↓

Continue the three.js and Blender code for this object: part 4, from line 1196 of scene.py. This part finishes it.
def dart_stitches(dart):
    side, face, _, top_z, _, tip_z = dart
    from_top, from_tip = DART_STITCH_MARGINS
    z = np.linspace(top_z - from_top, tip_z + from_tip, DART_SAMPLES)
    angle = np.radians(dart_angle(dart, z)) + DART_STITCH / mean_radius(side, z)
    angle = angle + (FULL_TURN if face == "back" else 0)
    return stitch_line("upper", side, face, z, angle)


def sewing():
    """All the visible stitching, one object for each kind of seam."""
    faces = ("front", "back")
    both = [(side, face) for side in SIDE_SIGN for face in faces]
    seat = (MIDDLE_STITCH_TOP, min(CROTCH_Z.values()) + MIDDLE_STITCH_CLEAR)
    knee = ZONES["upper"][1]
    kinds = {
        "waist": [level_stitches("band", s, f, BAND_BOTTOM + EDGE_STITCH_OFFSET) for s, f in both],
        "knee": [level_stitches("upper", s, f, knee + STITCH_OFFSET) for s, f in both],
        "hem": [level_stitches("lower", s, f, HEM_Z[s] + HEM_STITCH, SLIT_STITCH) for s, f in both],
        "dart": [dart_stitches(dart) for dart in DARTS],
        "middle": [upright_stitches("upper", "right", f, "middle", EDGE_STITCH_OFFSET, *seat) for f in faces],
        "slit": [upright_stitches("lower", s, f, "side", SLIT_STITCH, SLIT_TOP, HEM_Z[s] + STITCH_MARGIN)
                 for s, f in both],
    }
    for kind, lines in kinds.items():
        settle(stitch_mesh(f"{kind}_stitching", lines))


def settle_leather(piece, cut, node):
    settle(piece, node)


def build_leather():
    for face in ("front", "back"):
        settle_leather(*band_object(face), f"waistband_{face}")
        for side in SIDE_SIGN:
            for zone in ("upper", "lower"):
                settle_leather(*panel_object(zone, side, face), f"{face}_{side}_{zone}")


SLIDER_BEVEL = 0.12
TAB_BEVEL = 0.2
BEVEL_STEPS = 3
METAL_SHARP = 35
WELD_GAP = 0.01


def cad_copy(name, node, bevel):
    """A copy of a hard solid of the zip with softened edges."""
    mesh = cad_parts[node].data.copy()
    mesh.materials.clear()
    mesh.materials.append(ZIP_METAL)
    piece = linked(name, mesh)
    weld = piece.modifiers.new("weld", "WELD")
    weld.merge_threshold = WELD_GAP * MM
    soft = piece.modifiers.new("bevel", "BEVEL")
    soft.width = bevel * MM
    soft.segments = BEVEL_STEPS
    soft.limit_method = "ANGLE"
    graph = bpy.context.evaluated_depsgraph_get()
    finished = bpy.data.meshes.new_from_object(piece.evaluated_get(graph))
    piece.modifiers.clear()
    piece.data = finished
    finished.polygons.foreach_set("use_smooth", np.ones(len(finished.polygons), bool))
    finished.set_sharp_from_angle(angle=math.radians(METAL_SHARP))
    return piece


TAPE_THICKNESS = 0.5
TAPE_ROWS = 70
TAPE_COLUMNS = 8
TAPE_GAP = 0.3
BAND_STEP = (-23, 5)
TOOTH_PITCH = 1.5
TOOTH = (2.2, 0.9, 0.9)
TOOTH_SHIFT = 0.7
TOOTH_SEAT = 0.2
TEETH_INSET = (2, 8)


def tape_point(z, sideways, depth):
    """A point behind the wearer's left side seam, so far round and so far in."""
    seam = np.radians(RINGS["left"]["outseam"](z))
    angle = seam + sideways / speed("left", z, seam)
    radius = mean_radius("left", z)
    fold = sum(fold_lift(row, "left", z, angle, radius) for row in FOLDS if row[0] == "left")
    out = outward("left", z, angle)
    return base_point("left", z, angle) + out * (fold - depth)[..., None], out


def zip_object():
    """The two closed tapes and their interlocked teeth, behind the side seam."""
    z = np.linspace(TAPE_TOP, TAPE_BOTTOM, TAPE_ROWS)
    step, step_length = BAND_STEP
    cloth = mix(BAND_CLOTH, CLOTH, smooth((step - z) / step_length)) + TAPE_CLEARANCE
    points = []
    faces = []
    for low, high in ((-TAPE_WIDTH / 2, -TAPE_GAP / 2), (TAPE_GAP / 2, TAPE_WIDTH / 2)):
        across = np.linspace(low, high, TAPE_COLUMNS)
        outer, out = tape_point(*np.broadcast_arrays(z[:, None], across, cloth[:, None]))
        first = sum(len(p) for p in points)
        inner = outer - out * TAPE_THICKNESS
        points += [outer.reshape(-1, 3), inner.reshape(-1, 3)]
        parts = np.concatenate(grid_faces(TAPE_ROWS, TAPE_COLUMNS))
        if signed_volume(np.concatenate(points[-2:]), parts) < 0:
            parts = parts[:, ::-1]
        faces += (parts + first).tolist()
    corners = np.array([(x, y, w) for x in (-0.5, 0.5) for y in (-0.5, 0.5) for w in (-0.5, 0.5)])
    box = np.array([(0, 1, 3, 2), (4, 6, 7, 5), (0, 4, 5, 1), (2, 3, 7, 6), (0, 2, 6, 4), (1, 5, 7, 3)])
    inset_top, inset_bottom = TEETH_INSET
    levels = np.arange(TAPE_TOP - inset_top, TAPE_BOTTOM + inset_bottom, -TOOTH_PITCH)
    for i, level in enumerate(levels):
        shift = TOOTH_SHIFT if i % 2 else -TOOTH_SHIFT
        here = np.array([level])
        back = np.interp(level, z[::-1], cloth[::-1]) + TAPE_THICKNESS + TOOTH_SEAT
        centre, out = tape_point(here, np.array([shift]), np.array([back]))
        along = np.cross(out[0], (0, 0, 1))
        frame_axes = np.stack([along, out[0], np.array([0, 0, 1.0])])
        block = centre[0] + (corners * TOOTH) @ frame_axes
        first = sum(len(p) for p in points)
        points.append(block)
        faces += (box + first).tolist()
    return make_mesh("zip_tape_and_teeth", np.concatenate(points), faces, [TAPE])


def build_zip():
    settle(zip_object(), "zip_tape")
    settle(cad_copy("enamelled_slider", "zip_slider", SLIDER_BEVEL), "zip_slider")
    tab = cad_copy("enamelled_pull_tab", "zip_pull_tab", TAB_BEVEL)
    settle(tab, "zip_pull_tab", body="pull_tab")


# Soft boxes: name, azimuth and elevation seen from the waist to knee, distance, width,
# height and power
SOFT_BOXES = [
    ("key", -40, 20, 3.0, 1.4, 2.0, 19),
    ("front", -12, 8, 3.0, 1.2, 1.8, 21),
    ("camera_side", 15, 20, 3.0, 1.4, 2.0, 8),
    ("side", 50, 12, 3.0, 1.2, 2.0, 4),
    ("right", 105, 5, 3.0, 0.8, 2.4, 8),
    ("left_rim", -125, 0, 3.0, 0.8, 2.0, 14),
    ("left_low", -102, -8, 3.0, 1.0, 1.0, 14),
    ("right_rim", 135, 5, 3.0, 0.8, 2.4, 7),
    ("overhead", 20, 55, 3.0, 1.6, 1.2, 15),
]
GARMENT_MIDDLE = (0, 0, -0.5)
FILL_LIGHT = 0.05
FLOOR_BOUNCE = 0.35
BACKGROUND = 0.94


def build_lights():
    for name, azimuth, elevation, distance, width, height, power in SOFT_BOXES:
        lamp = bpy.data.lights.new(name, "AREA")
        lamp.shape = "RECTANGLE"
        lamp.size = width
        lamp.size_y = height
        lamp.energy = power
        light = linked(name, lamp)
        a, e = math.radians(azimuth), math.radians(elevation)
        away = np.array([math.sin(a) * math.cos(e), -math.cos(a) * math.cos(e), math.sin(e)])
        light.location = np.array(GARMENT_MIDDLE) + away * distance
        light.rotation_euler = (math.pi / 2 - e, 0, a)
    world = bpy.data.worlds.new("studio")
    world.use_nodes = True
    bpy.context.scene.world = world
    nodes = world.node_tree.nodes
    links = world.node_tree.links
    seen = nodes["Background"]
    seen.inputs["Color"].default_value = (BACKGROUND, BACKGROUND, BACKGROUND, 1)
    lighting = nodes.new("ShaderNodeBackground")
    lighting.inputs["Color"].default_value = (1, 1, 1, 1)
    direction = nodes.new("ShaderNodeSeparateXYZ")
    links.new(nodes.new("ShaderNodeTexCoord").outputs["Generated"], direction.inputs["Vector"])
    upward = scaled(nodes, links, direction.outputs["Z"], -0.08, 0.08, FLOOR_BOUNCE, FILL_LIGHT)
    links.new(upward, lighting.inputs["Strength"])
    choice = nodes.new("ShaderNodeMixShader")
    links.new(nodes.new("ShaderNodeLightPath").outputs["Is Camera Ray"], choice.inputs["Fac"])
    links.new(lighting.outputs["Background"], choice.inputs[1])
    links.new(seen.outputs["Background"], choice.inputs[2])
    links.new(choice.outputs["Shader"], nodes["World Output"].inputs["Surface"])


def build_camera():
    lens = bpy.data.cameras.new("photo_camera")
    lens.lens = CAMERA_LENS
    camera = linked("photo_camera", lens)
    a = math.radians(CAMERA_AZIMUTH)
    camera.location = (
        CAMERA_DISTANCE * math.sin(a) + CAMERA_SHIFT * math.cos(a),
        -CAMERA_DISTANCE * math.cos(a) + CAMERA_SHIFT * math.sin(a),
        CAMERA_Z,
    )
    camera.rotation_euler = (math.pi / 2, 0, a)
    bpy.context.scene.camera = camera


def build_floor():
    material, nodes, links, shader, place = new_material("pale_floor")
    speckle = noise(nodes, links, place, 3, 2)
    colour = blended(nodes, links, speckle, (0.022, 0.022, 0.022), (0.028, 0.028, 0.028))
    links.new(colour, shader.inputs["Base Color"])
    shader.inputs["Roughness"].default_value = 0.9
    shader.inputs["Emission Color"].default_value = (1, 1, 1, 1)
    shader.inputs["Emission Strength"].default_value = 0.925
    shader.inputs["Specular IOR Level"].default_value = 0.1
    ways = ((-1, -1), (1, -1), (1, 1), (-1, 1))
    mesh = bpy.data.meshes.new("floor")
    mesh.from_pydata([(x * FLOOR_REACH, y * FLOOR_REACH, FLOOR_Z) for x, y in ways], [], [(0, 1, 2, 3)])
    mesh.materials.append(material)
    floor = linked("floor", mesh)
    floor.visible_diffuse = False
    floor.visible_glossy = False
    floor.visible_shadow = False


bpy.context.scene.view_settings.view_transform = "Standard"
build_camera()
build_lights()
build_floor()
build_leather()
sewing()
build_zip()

↑

Return only the lines from the beginning of the material up to and including the line with "face, z, angle)", exactly as written.

The reply »
Continue the three.js and Blender code for this object: part 4, from line 1196 of scene.py. This part finishes it.
def dart_stitches(dart):
    side, face, _, top_z, _, tip_z = dart
    from_top, from_tip = DART_STITCH_MARGINS
    z = np.linspace(top_z - from_top, tip_z + from_tip, DART_SAMPLES)
    angle = np.radians(dart_angle(dart, z)) + DART_STITCH / mean_radius(side, z)
    angle = angle + (FULL_TURN if face == "back" else 0)
    return stitch_line("upper", side, face, z, angle)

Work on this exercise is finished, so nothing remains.